## INFORMATION PROVIDED
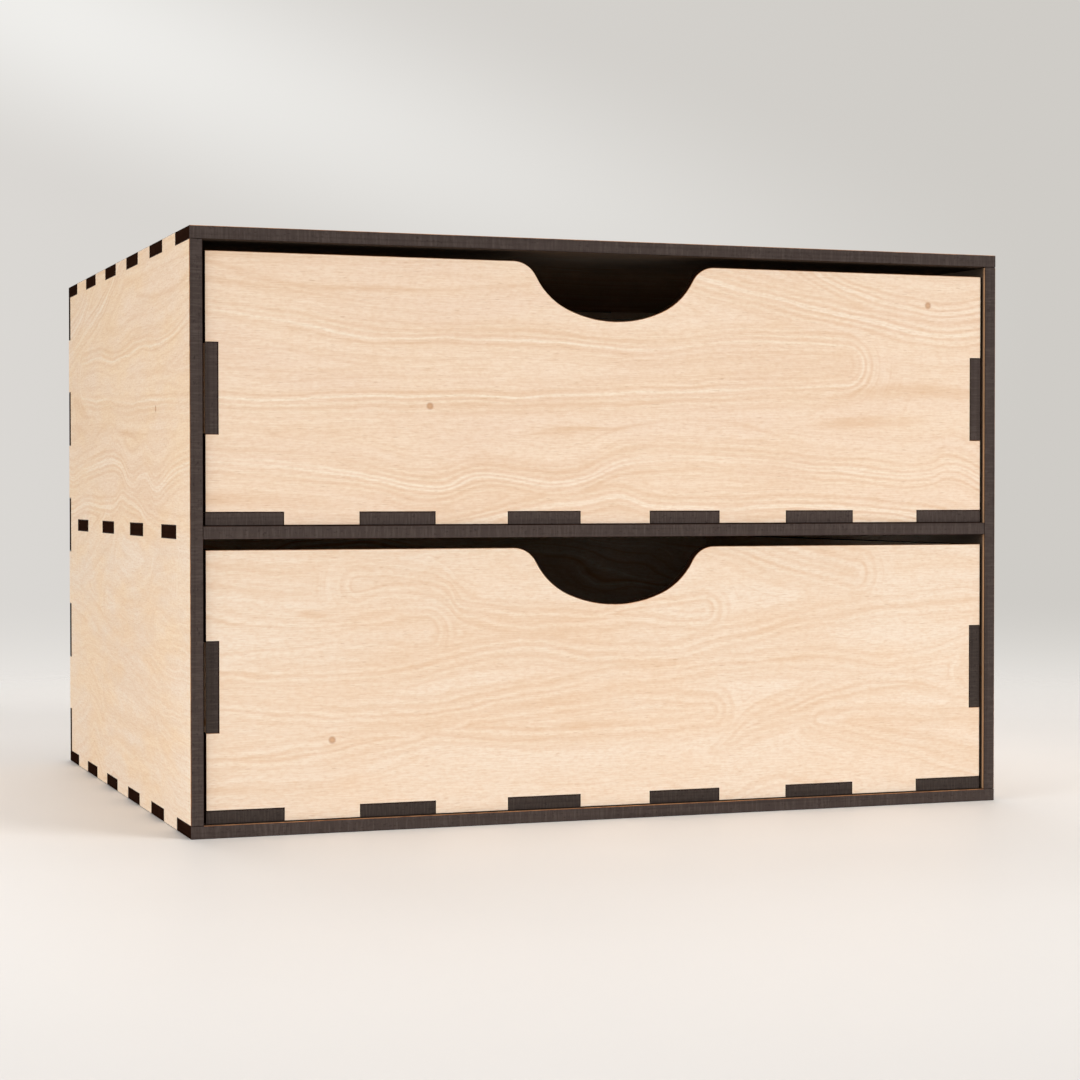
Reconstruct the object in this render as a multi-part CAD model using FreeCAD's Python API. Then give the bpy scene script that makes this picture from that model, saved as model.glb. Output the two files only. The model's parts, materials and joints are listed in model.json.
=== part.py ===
import FreeCAD, Part
import math
import os

# Router bit drawer box: a case of plywood sheets with two drawers, all finger-jointed.
# Millimetres. Origin on the underside, at the middle of the footprint.
# X runs to the right as the drawers are faced, Y to the back, Z up.

Vector = FreeCAD.Vector

# Sheet
ply_thickness = 6.0

# Case
case_width = 412.0
case_depth = 346.5
bay_height = 129.0                 # clear height of each drawer bay
case_width_finger_count = 11       # equal steps along each jointed edge, always odd
case_depth_finger_count = 11
case_height_finger_count = 9

# Shelf tabs, which pass through slots in the sides and the back
shelf_tab_count = 4
shelf_tab_length = 35.5
shelf_tab_margin = 31.5            # from the case's corner to the first slot

# Drawers
drawer_side_gap = 1.3
drawer_top_gap = 4.8
drawer_slide_gap = 0.2             # running gap under each drawer
drawer_recess = 2.0                # the fronts stand this far inside the case
drawer_rear_gap = 2.5
drawer_width_finger_count = 11
drawer_depth_finger_count = 11
drawer_height_finger_count = 3

# Finger pull, a chain of tangent arcs cut into the front's top edge
pull_bottom_radius = 59.0
pull_bottom_angle = 23.9           # degrees to each side of the middle
pull_side_radius = 33.5
pull_side_angle = 63.0             # slope where the side turns over into the lip
pull_lip_radius = 12.6

# Bit rails, which lie in notched supports on the drawer's floor
rail_width = 40.0
rail_height = 30.0                 # rail's top above the drawer's floor: the shank's depth
rail_end_gap = 0.5                 # to the drawer's side walls
rail_notch_gap = 0.2               # each side of a rail in its notch
support_wall_gap = 0.3             # supports to the drawer's walls
support_edge_margin = 20.0         # from the support's end to the first notch
rails_per_drawer = 3
holes_per_rail = 4
hole_end_margin = 48.0             # from the rail's end to its first hole
quarter_shank = 6.35
half_shank = 12.7
shank_clearance = 0.3              # on the diameter

smallest_cut = 0.001               # what is left of an edge below this is rounding

# Worked out from the values above
case_height = 3 * ply_thickness + 2 * bay_height
shelf_bottom = ply_thickness + bay_height
shelf_band = (shelf_bottom, shelf_bottom + ply_thickness)
drawer_width = case_width - 2 * ply_thickness - 2 * drawer_side_gap
drawer_depth = case_depth - ply_thickness - drawer_recess - drawer_rear_gap
drawer_height = bay_height - drawer_slide_gap - drawer_top_gap
inside_width = drawer_width - 2 * ply_thickness
inside_depth = drawer_depth - 2 * ply_thickness


# ---- laser-cut sheets, drawn flat with one corner at the origin ----

def flat_sheet(width, height):
    corners = [(0, 0), (width, 0), (width, height), (0, height), (0, 0)]
    outline = Part.makePolygon([Vector(u, v, 0) for u, v in corners])
    return Part.Face(outline).extrude(Vector(0, 0, ply_thickness))


def window(u_span, v_span):
    # A rectangular cut through the sheet
    cut = flat_sheet(u_span[1] - u_span[0], v_span[1] - v_span[0])
    cut.translate(Vector(u_span[0], v_span[0], 0))
    return cut


def finger_spans(length, count, ends):
    # Every other step of an edge: with both end steps, or with those between
    step = length / count
    first = 0 if ends else 1
    return [(i * step, (i + 1) * step) for i in range(first, count, 2)]


def evenly_placed(first, last, count):
    return [first + i * (last - first) / (count - 1) for i in range(count)]


def even_spans(length, margin, count, width):
    # Equal spans between two margins, evenly spread
    starts = evenly_placed(margin, length - margin - width, count)
    return [(start, start + width) for start in starts]


def spans_between(spans, length):
    # What the given spans leave of an edge
    ends = [0.0] + [end for span in spans for end in span] + [length]
    pairs = zip(ends[0::2], ends[1::2])
    return [(start, end) for start, end in pairs if end - start > smallest_cut]


def edge_cuts(width, height, edge, spans):
    # Notches one sheet thickness deep along one edge
    near = (0.0, ply_thickness)
    if edge == "bottom":
        return [window(span, near) for span in spans]
    if edge == "top":
        return [window(span, (height - ply_thickness, height)) for span in spans]
    if edge == "left":
        return [window(near, span) for span in spans]
    return [window((width - ply_thickness, width), span) for span in spans]


def cut_sheet(width, height, notches, holes=()):
    # notches: edge name to the spans cut out of it
    cuts = list(holes)
    for edge, spans in notches.items():
        cuts += edge_cuts(width, height, edge, spans)
    return flat_sheet(width, height).cut(cuts).removeSplitter()


# ---- placing sheets: each takes the corner nearest to left, front and bottom ----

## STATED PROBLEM
Using the listing above, return all lines where the word "from" occurs.

## COMPLETED TASK
Reconstruct the object in this render as a multi-part CAD model using FreeCAD's Python API. Then give the bpy scene script that makes this picture from that model, saved as model.glb. Output the two files only. The model's parts, materials and joints are listed in model.json.
shelf_tab_margin = 31.5            # from the case's corner to the first slot
support_edge_margin = 20.0         # from the support's end to the first notch
hole_end_margin = 48.0             # from the rail's end to its first hole
# Worked out from the values above